EXTRACTED MATERIAL:
____________________

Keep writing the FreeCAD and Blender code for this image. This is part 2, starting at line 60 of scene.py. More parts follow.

____________________

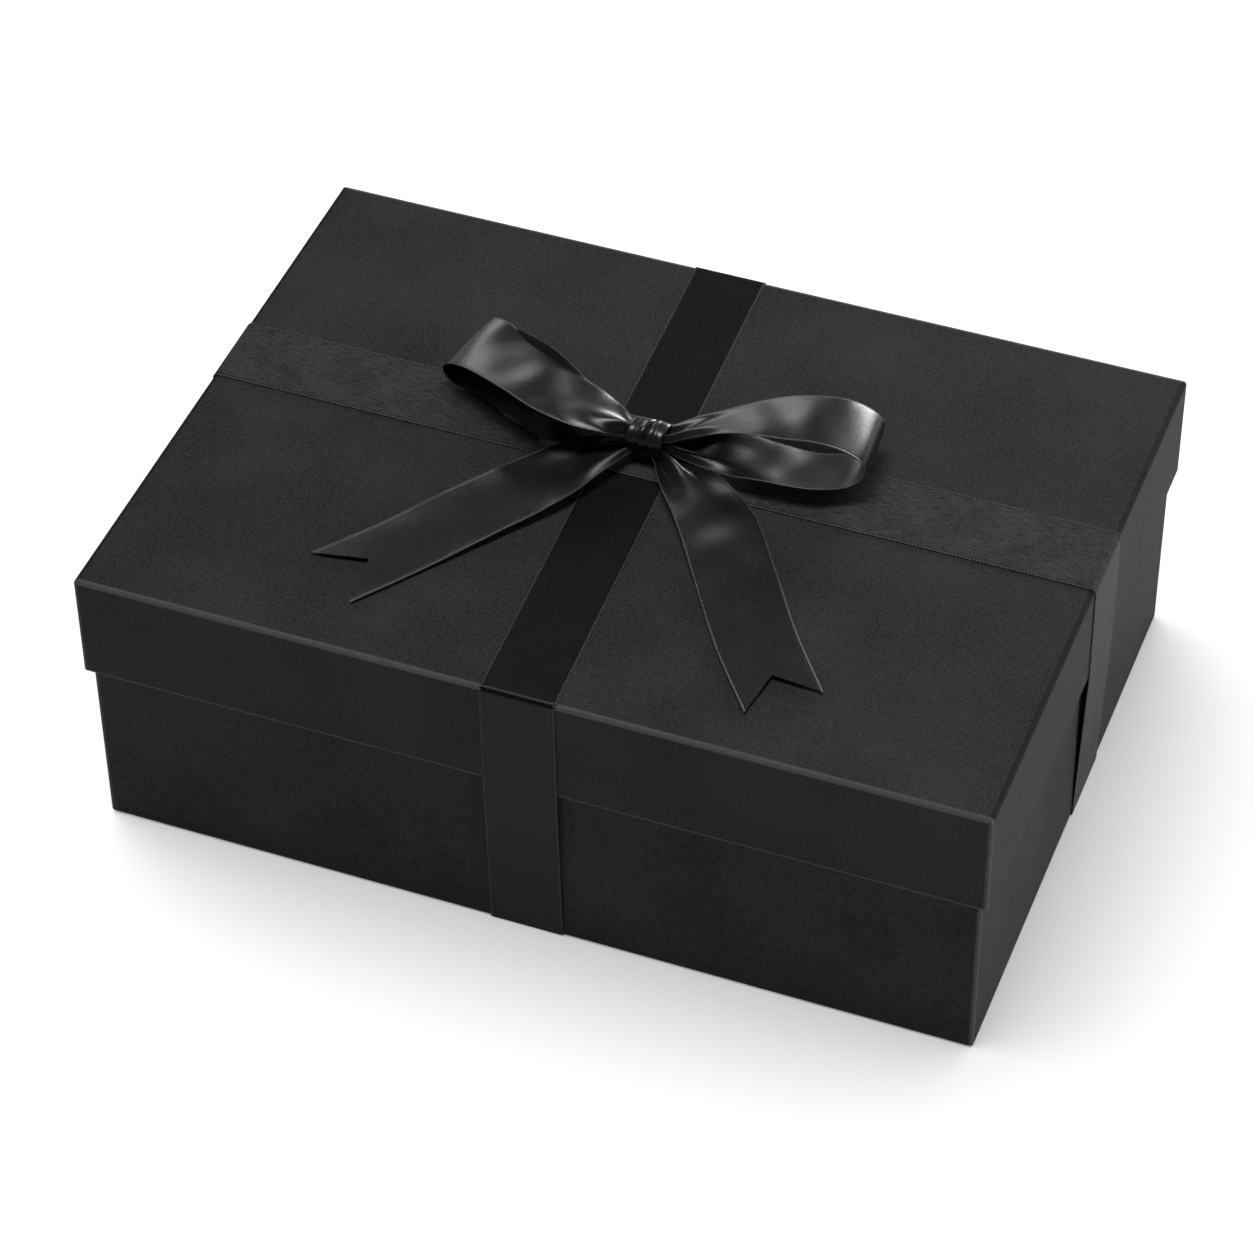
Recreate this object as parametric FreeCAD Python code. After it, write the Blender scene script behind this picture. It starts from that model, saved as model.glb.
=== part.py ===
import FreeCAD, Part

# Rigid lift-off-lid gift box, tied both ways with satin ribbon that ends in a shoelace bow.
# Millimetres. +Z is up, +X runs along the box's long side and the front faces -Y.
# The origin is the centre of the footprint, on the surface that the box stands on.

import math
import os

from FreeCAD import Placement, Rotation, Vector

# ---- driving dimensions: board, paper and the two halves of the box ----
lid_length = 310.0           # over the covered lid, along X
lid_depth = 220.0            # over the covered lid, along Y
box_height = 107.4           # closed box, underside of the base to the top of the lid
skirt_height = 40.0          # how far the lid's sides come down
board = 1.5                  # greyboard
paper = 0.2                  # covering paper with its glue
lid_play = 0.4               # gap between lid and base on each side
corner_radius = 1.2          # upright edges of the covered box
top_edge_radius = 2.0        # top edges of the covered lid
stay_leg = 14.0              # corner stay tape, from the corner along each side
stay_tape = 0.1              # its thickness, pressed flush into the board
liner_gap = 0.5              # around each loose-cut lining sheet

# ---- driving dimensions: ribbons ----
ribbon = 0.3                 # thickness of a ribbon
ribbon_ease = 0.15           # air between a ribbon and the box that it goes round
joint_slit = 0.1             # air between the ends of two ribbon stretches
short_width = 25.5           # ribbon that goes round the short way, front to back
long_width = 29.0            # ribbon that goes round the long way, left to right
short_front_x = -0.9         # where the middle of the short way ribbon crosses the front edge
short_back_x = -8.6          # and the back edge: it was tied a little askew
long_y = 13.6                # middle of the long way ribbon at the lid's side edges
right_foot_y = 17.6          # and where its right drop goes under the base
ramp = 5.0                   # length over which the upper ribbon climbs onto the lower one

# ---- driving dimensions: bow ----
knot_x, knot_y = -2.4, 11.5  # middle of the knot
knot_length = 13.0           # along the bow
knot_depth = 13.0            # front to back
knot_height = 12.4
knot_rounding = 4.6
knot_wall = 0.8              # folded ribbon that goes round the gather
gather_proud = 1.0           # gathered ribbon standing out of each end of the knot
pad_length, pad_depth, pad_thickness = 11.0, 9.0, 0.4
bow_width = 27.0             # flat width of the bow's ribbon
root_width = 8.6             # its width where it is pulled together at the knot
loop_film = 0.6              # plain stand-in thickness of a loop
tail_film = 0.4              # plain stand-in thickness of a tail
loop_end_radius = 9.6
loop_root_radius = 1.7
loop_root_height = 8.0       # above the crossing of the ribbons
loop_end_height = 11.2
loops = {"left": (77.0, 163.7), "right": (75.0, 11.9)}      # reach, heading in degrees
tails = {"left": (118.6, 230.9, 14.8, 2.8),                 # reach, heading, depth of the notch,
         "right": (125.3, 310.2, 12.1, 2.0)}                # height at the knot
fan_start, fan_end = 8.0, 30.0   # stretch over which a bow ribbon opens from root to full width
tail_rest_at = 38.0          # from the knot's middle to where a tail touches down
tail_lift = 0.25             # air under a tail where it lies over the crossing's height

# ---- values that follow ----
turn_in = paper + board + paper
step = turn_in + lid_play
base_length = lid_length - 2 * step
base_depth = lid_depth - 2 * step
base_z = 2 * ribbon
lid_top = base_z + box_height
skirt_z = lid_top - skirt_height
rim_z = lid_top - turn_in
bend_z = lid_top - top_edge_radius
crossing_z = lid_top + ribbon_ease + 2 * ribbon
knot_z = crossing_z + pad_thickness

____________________

TASK TO COMPLETE:
Exactly repeat the lines from the line with "Recreate this object" to the line with "liner_gap = 0.5", including both, and output nothing else.

COMPLETED EXERCISE:
Recreate this object as parametric FreeCAD Python code. After it, write the Blender scene script behind this picture. It starts from that model, saved as model.glb.
=== part.py ===
import FreeCAD, Part

# Rigid lift-off-lid gift box, tied both ways with satin ribbon that ends in a shoelace bow.
# Millimetres. +Z is up, +X runs along the box's long side and the front faces -Y.
# The origin is the centre of the footprint, on the surface that the box stands on.

import math
import os

from FreeCAD import Placement, Rotation, Vector

# ---- driving dimensions: board, paper and the two halves of the box ----
lid_length = 310.0           # over the covered lid, along X
lid_depth = 220.0            # over the covered lid, along Y
box_height = 107.4           # closed box, underside of the base to the top of the lid
skirt_height = 40.0          # how far the lid's sides come down
board = 1.5                  # greyboard
paper = 0.2                  # covering paper with its glue
lid_play = 0.4               # gap between lid and base on each side
corner_radius = 1.2          # upright edges of the covered box
top_edge_radius = 2.0        # top edges of the covered lid
stay_leg = 14.0              # corner stay tape, from the corner along each side
stay_tape = 0.1              # its thickness, pressed flush into the board
liner_gap = 0.5              # around each loose-cut lining sheet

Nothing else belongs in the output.